Task:
Search the material below for the word "part". Copy every line that has it.

Rows:
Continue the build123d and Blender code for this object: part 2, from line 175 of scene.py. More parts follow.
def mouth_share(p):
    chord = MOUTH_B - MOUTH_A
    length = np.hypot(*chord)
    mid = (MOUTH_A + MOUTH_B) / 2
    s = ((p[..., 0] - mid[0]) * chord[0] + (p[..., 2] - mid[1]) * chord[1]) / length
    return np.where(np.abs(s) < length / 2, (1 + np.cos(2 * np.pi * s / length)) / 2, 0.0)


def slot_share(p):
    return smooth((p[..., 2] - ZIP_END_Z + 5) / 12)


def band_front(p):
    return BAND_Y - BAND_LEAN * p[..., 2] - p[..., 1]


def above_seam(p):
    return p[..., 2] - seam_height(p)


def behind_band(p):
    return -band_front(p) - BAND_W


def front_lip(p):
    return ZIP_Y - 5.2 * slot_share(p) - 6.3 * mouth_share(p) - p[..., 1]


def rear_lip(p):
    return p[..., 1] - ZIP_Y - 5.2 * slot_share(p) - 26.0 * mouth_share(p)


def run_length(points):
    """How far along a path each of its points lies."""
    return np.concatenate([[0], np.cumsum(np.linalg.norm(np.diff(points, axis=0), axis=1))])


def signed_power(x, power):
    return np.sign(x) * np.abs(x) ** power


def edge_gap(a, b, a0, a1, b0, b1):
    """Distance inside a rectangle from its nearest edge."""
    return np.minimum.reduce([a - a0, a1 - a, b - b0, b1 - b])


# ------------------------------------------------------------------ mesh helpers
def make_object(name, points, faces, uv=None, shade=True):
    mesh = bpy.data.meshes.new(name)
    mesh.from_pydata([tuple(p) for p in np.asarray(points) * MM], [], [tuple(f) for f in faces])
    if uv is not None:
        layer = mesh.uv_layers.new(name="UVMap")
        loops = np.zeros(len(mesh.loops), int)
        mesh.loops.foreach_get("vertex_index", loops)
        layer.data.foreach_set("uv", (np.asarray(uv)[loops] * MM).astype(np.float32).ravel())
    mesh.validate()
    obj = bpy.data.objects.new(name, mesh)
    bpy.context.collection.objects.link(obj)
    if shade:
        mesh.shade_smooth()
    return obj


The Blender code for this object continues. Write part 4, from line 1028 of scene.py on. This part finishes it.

Full answer:
Continue the build123d and Blender code for this object: part 2, from line 175 of scene.py. More parts follow.
The Blender code for this object continues. Write part 4, from line 1028 of scene.py on. This part finishes it.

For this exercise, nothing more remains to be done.